**WHAT THIS TASK INVOLVES**
Read the records and gather each line that includes "frame".

**RECORDED DATA**
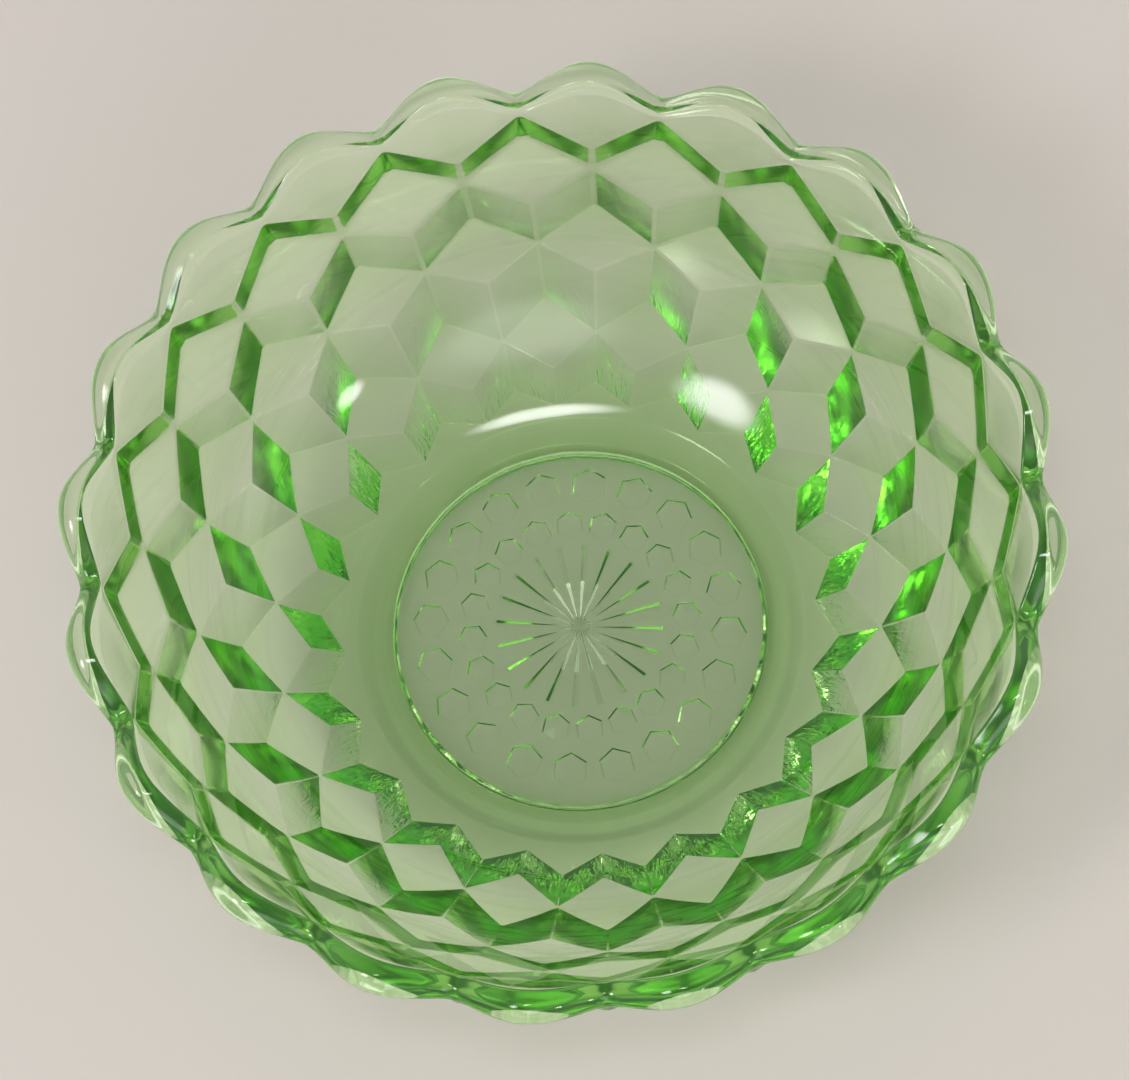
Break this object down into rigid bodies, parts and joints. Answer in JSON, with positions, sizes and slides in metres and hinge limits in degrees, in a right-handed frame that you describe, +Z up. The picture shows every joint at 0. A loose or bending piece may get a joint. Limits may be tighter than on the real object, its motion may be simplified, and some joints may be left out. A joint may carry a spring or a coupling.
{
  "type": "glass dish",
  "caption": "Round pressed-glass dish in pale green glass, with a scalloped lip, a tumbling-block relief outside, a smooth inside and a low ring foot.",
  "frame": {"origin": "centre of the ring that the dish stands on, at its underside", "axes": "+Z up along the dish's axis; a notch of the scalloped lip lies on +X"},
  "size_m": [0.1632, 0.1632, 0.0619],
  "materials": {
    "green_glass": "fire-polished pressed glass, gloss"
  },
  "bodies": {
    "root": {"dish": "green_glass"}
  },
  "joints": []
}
--
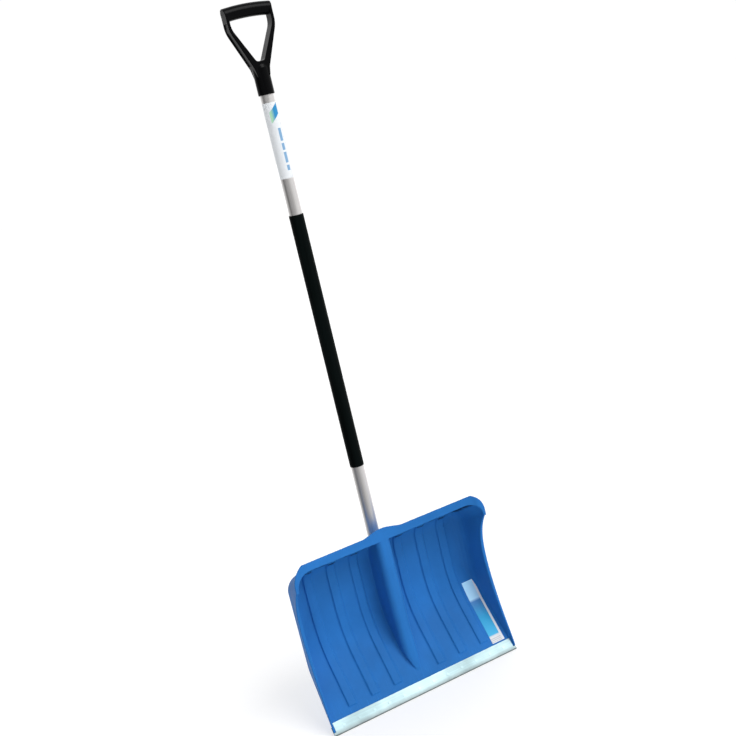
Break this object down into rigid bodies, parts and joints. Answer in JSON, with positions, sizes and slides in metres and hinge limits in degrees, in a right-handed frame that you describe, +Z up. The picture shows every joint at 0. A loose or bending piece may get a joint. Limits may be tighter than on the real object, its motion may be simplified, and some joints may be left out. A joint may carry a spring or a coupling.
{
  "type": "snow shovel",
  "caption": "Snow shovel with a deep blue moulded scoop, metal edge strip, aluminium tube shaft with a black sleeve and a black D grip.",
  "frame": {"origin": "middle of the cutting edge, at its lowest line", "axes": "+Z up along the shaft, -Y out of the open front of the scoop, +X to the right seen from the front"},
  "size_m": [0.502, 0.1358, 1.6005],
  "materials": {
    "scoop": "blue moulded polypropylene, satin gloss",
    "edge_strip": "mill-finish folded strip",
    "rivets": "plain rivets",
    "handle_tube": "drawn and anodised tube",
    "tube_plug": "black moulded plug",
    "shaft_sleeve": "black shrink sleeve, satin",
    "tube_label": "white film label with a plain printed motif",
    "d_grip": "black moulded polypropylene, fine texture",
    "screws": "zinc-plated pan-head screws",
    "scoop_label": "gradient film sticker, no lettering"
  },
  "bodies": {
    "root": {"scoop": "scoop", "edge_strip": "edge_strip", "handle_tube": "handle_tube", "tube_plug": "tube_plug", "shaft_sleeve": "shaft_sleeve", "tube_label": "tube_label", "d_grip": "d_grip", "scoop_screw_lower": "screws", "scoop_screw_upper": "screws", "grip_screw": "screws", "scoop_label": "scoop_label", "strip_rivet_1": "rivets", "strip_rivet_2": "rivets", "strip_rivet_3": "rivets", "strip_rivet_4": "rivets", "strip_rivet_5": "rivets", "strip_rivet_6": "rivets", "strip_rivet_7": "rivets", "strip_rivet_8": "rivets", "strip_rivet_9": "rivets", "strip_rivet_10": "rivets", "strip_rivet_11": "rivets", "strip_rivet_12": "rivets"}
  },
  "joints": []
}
==
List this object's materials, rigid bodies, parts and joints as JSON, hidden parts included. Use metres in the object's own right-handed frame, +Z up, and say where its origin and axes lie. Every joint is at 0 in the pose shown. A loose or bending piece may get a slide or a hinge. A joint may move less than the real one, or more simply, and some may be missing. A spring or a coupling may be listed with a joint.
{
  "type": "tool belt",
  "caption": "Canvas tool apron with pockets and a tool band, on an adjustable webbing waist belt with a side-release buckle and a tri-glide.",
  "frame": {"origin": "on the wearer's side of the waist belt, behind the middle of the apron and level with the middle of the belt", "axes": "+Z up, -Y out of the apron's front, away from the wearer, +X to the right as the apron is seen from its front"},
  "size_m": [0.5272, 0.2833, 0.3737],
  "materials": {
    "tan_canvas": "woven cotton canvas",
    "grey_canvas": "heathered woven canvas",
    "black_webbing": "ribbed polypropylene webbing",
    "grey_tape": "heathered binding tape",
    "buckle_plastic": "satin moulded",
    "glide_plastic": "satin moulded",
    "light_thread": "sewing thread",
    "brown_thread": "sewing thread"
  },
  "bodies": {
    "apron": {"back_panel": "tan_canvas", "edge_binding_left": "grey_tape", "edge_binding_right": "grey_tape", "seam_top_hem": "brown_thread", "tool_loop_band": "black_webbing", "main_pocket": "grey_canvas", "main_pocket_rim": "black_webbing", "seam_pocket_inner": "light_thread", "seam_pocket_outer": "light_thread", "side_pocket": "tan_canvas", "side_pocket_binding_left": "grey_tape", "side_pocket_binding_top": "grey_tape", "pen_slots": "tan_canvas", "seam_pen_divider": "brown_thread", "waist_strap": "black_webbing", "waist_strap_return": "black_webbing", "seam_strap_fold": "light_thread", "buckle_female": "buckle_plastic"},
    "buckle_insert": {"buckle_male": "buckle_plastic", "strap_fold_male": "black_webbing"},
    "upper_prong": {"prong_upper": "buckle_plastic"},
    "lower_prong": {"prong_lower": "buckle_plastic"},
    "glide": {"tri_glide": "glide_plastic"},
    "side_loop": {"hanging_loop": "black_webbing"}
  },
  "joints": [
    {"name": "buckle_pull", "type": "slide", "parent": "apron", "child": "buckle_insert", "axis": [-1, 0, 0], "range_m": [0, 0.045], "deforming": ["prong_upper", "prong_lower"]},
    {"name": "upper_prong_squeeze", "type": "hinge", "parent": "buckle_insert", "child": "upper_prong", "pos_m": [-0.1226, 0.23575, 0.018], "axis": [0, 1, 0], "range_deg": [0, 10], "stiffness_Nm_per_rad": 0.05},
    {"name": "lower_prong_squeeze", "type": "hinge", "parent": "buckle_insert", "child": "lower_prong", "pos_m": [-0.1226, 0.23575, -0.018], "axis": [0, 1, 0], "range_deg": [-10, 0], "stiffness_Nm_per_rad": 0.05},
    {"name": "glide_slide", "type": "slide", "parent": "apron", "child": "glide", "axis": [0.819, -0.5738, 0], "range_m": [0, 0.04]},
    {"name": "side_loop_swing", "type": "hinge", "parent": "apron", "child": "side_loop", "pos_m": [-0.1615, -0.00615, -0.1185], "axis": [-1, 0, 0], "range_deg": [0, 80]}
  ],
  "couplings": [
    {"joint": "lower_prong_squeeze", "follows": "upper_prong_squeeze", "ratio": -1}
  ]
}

**FULL ANSWER**
Break this object down into rigid bodies, parts and joints. Answer in JSON, with positions, sizes and slides in metres and hinge limits in degrees, in a right-handed frame that you describe, +Z up. The picture shows every joint at 0. A loose or bending piece may get a joint. Limits may be tighter than on the real object, its motion may be simplified, and some joints may be left out. A joint may carry a spring or a coupling.
  "frame": {"origin": "centre of the ring that the dish stands on, at its underside", "axes": "+Z up along the dish's axis; a notch of the scalloped lip lies on +X"},
Break this object down into rigid bodies, parts and joints. Answer in JSON, with positions, sizes and slides in metres and hinge limits in degrees, in a right-handed frame that you describe, +Z up. The picture shows every joint at 0. A loose or bending piece may get a joint. Limits may be tighter than on the real object, its motion may be simplified, and some joints may be left out. A joint may carry a spring or a coupling.
  "frame": {"origin": "middle of the cutting edge, at its lowest line", "axes": "+Z up along the shaft, -Y out of the open front of the scoop, +X to the right seen from the front"},
List this object's materials, rigid bodies, parts and joints as JSON, hidden parts included. Use metres in the object's own right-handed frame, +Z up, and say where its origin and axes lie. Every joint is at 0 in the pose shown. A loose or bending piece may get a slide or a hinge. A joint may move less than the real one, or more simply, and some may be missing. A spring or a coupling may be listed with a joint.
  "frame": {"origin": "on the wearer's side of the waist belt, behind the middle of the apron and level with the middle of the belt", "axes": "+Z up, -Y out of the apron's front, away from the wearer, +X to the right as the apron is seen from its front"},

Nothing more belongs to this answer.